— start of Given information —

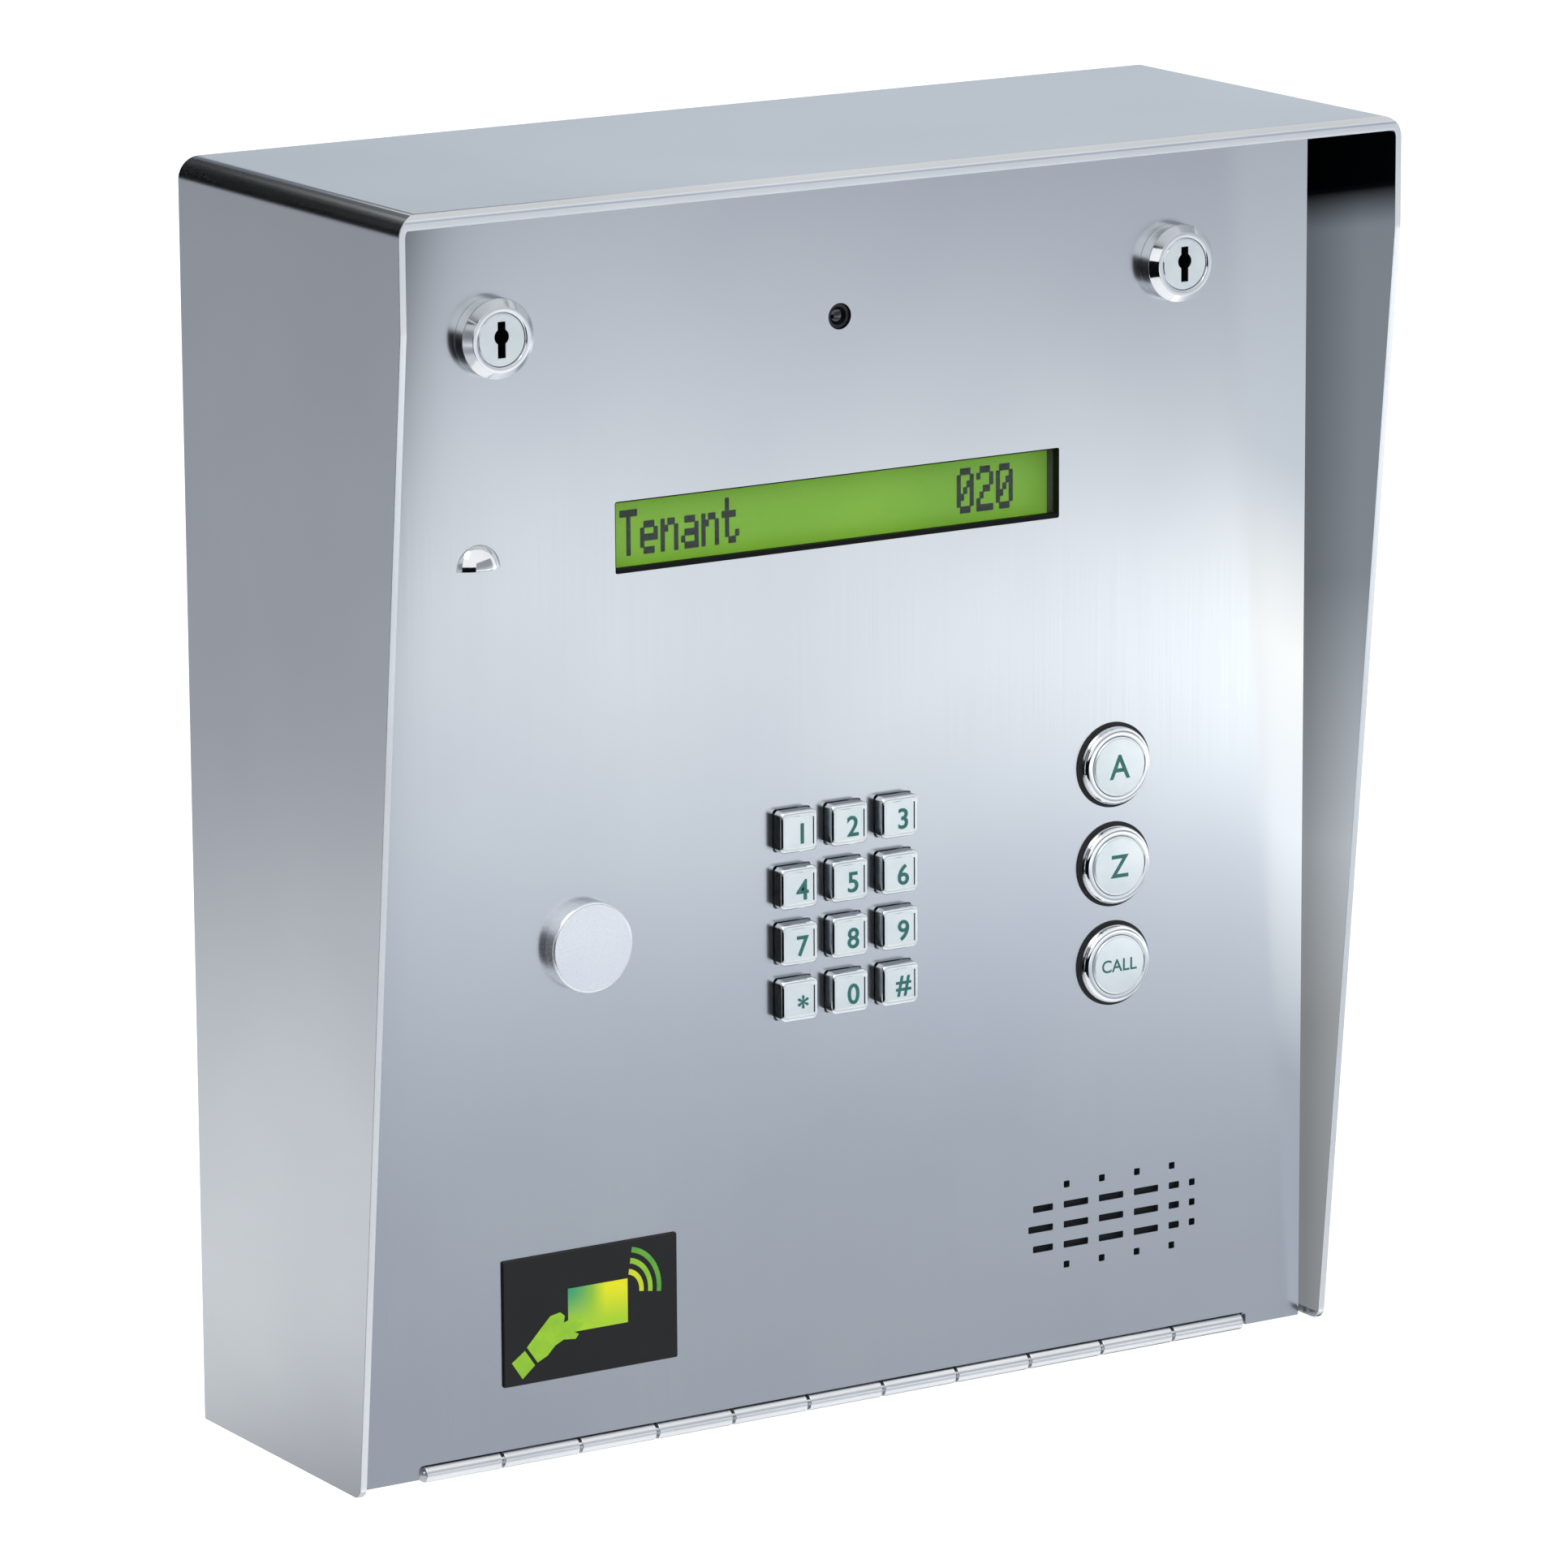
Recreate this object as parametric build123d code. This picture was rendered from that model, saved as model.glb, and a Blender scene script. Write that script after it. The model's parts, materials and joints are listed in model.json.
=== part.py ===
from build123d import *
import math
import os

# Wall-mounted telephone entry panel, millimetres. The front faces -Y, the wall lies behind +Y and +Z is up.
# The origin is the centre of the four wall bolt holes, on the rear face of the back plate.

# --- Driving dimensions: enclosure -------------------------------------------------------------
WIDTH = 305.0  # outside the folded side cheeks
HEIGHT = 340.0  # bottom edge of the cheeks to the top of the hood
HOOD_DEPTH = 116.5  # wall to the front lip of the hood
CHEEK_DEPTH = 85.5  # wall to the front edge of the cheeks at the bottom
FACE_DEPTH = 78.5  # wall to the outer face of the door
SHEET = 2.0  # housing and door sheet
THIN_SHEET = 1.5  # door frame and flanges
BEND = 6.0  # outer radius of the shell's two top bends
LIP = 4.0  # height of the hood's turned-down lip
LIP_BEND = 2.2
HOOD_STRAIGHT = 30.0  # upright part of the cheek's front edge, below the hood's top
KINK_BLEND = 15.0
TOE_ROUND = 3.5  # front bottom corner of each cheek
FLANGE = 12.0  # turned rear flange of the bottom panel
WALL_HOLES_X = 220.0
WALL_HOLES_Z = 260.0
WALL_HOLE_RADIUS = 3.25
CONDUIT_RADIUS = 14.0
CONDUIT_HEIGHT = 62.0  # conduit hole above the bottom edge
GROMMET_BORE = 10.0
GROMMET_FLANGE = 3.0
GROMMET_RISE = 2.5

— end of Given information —

Copy out only the lines running from the beginning of the data to the line with "# The origin", both ends included.

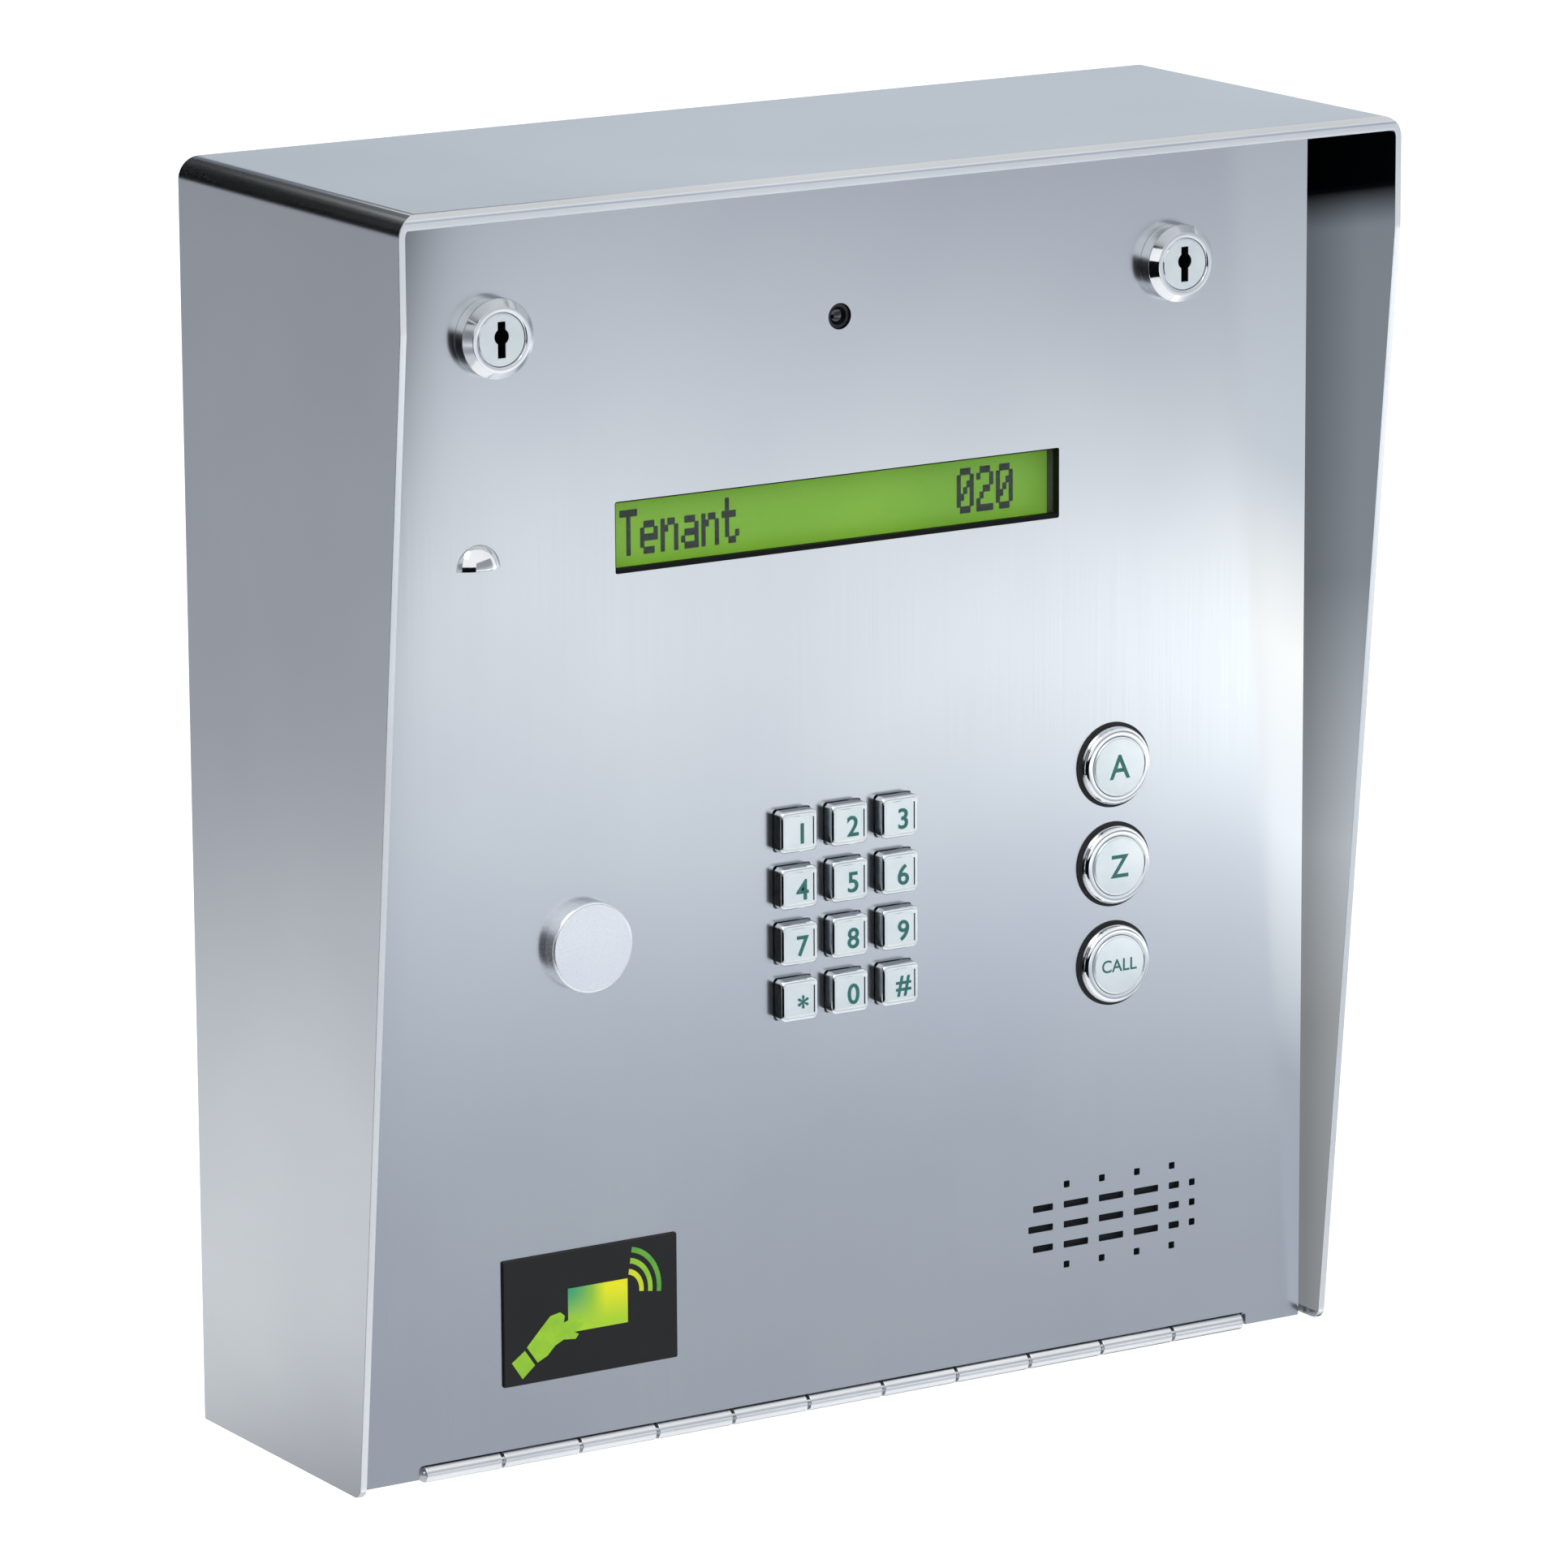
Recreate this object as parametric build123d code. This picture was rendered from that model, saved as model.glb, and a Blender scene script. Write that script after it. The model's parts, materials and joints are listed in model.json.
=== part.py ===
from build123d import *
import math
import os

# Wall-mounted telephone entry panel, millimetres. The front faces -Y, the wall lies behind +Y and +Z is up.
# The origin is the centre of the four wall bolt holes, on the rear face of the back plate.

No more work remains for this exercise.